Bulkstream Limited rebranded from Grain Bulk Handlers Limited (GBHL) early this year after diversifying into different products.
The company, which commenced operations in 2000, specialised in terminals for handling bulk grain imports and is the sole operator for mechanical bulk grain handling at the Port of Mombasa, but currently handles various dry bulk storage of grain and fertiliser, as well as edible oil, fuel and bitumen.
A key feature of the Bulkstream facility was the storage silos located outside the port area with a total of 220,000 tonnes of grain storage capacity with three discharge port lines to a modern conveyor system that transfers the grain from the ship hatch to the silos.
The facility has a discharge rate of 600 tonnes per hour and 12,000 tonnes per working day with a bagging terminal and bulk rail and road loading facilities.
According to the Bulkstream website, the company has increased handling facilities to include 65,000 tonnes of clinker, 45,000 tonnes of fertiliser, edible oil tankers, fuel oil and bitumen.

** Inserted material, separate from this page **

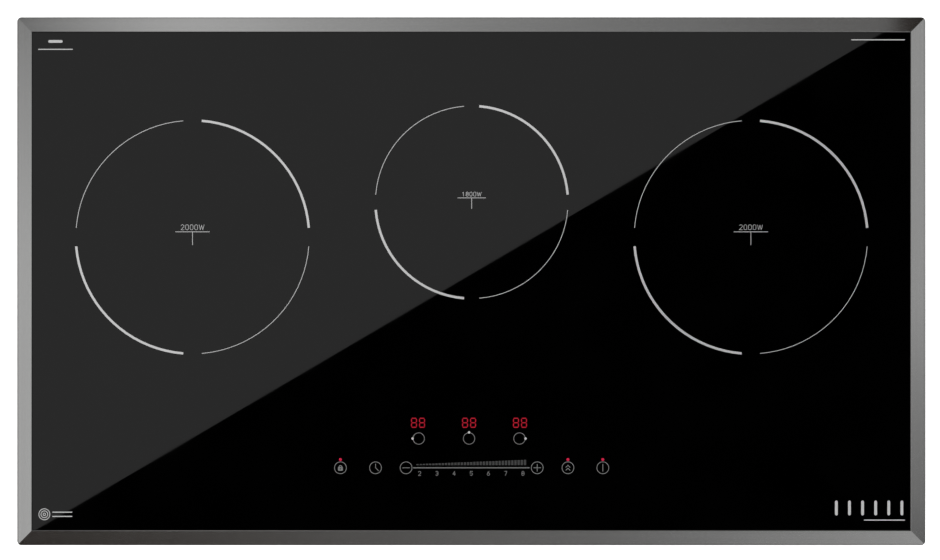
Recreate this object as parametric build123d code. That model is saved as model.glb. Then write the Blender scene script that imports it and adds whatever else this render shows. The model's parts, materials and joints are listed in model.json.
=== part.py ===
from build123d import *
from math import cos, radians, sin, sqrt, tan
import os

# Built-in induction hob with three cooking zones, in millimetres, +Z up.
# The origin is the middle of the worktop cut-out, in the plane of the worktop's top face.
# +X is to the cook's right, and the cook stands on the -Y side.

# Overall size and the metal frame around the glass.
WIDTH = 860.0
DEPTH = 500.0
CORNER_RADIUS = 4.5
FACE_WIDTH = 14.0         # of the frame, seen from above
FRAME_TOP = 8.2           # above the worktop
SKIRT_BOTTOM = 0.6
SKIRT_WIDTH = 1.5
EDGE_TOP = 3.2            # where the bevel starts, behind the outer round-over
EDGE_ROUND = 1.0
INNER_EASE = 0.3          # break of the top edge beside the glass
BASE_REACH = 30.0         # of the ledge that carries the glass, from the outer edge
LEDGE = (2.0, 3.0)
KEY_CHANNEL = (4.0, 10.0)
KEY_TOP = 3.6
KEY_LEG = 45.0
KEY_PLAY = 0.2

# The glass, its adhesive and the foam under the frame.
GLASS = (3.5, 7.5)
GLASS_GAP = 0.5
GLASS_ARRIS = 0.3
JOINT_TOP = 7.3
BEAD_WIDTH = 12.0
SEAL = (3.0, 13.0)        # inset from the frame's outer edge
SEAL_TOP = LEDGE[0]

# The print on the glass.
PRINT = 0.05
RING_THICK = 2.2
RING_THIN = 0.55
RING_GAP = 4.55           # degrees left open on each side of an axis
ZONE_SHIFT = 0.4          # of the zone print, to the right of the glass's middle
ZONE_REACH = 264.2
SIDE_ZONE_Y = 41.8
CENTRE_ZONE_Y = 74.8
BIG_RING = 110.4
SMALL_RING = 91.1
SMALL_LABEL = 0.825       # size of the middle zone's label beside the other two
MARK_WIDTH = 32.5
MARK_TOP = 5.0
MARK_FOOT = -7.3
MARK_LINE = 0.5
LABEL_BASE = 6.7
LABEL_HEIGHT = 5.2
LABEL_STROKE = 0.35
LABEL_PITCH = 0.83        # of the figures, as a share of their height

# The control strip.
KEY_ROW = -176.5
KEY_RING = 5.6
KEY_LINE = 0.6
KEY_X = {"lock": -123.8, "timer": -90.6, "minus": -61.7, "plus": 62.4, "boost": 91.5, "power": 124.5}
SELECTOR_ROW = -148.8
SELECTOR_X = (-49.7, -2.1, 45.6)
SELECTOR_RING = 5.4
SELECTOR_DOT = 1.1
DISPLAY_ROW = -133.9
DISPLAY_X = (-50.4, -2.1, 46.1)
DIGIT_PITCH = 7.6
DIGIT_SIZE = (5.7, 9.5)
SEGMENT = 1.0
SEGMENT_GAP = 0.25
LED_ROW = -168.7
LED_RADIUS = 1.4
SLIDER_REACH = 54.7
WEDGE_BASE = -174.0
WEDGE_BARS = 35
SCALE_ROW = -181.8
SCALE_PITCH = 16.3
SCALE_HEIGHT = 4.4
SCALE_STROKE = 0.5
CORNER_LINE = 0.9
CORNER_BAR = 2.6

# The sheet-steel housing below the worktop.
CASE_WIDTH = 818.0
CASE_DEPTH = 458.0
CASE_RADIUS = 6.0
CASE_BOTTOM = -54.0
SHEET = 0.8
FLOOR = CASE_BOTTOM + SHEET
PAN_TOP = FLOOR + 1.6
WALL_X = CASE_WIDTH / 2
WALL_Y = CASE_DEPTH / 2
BEAD = (180.0, 14.0, 1.6)
BEAD_SPOTS = ((-250, -110), (0, -110), (250, -110), (-250, -170), (0, -170), (250, -170),
              (-250, 150), (-70, 190))
VENT = 3.0
VENT_PITCH = 7.0
WALL_VENT = (3.0, 16.0)
WALL_VENT_PITCH = 8.0
WALL_VENT_Z = -34.0
FIXING_SPACING = (740.0, 240.0)
FIXING_HOLE = 1.75
SCREW_HOLE = 2.1
POCKET = (120.0, 60.0, 5.0)
POCKET_AT = (330.0, 187.0)
POCKET_OPENING = (96.0, 34.0)
POCKET_CORNER = 4.0
COVER_SCREW_INSET = 6.0
COUNTERBORE = 3.0
COVER_GAP = 0.4
COVER_BOTTOM = CASE_BOTTOM + 0.2
COVER_GRIP = (30.0, 2.4)

# Screws, brackets and the clips that grip the worktop's edge.
SCREW_SHANK = 1.9
SCREW_HEAD = (3.8, 2.4)
SCREW_LENGTH = 8.0
SCREW_RECESS = (1.6, 1.3)
BRACKET_Z = -7.0
BRACKET_LENGTH = 30.0
BRACKET = (7.5, 16.0)     # its two legs, of 1 mm sheet
SIDE_BRACKETS = (-180.0, 0.0, 180.0)
END_BRACKETS = (-270.0, 270.0)
CLIP_Y = 100.0
CLIP_TAB = (-19.5, -8.0)
CLIP_SCREW_Z = -14.0
CLIP_WIDTH = 18.0
CLIP_PIVOT = (WALL_X + 0.5, -20.0)
CLIP_BULGE = (8.1, -38.0)
CLIP_TIP = (4.4, -47.0)
TRAY_TABS = (20.0, 165.0)
TRAY_SCREW_Z = -28.0

# Where the mains lead comes in.
INLET = (330.0, -36.0)
INLET_BORE = 6.2
INLET_BODY = 8.8
INLET_FLANGE = 12.0

# The coils, and the tray that carries them.
WINDING = (-2.4, 2.6)
TURN = 3.5
FORMER_BASE = (-4.4, -2.4)
FERRITE_BOTTOM = -9.6
FERRITE_WIDTH = 15.0
RIB = 1.2
WINDOW_WIDTH = 12.0
TAB_RADIUS = 8.0
TAB_ANGLES = (30, 150, 270)
GUIDE = 2.0
GUIDE_HOLE = 2.4
GUIDE_HEAD = (3.6, -2.1, -0.1)
TRAY = (-21.0, -20.0)
TRAY_X = 400.0
TRAY_Y = (-88.0, 222.0)
LEG_SPOTS = ((-320, -88.0, 1), (320, -88.0, 1), (-200, 222.0, -1), (30, 222.0, -1))
LEG = (40.0, 12.0)
SPRING_RADIUS = 4.6
SPRING_WIRE = 0.9
SPRING_TURNS = 5
LITZ = 3.0
MAINS_WIRE = 2.8
LEAD_LEVEL = -14.5         # of the middle coil's leads, above the tray
LEAD_END = -38.0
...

Bulkstream’s monopoly on grain handling at the Mombasa port ended earlier this year after the Court of Appeal allowed a second company to set up shop. Court of Appeal judges Pauline Nyamweya, Imaana Laibuta, and George Odunga found that the High Court erred in stopping Kenya Ports Authority (KPA) from awarding Portside Freight Terminals the deal for building a second facility at the port.
Portside is linked to the family of Mining Cabinet Secretary Ali Hassan Joho.
The three judges said awarding the contract to Portside was not discriminatory and that the KPA and the Treasury did not breach the Constitution in tapping the firm.
The Supreme Court in July, however, temporarily stopped the construction of the second grain bulk handling facility by Portside. The apex court presided by Deputy Chief Justice Philomena Mwilu ruled that public interest lies in stopping the construction, pending the determination of the appeal filed by Dock Workers Union and Busia Senator Okiya Omtatah.
Mr Omtatah and the union have challenged the process used to award the tender to Portside Freight Terminals Limited, Portside CFS Ltd, and Heartland Terminals Ltd. The matter remains active in court.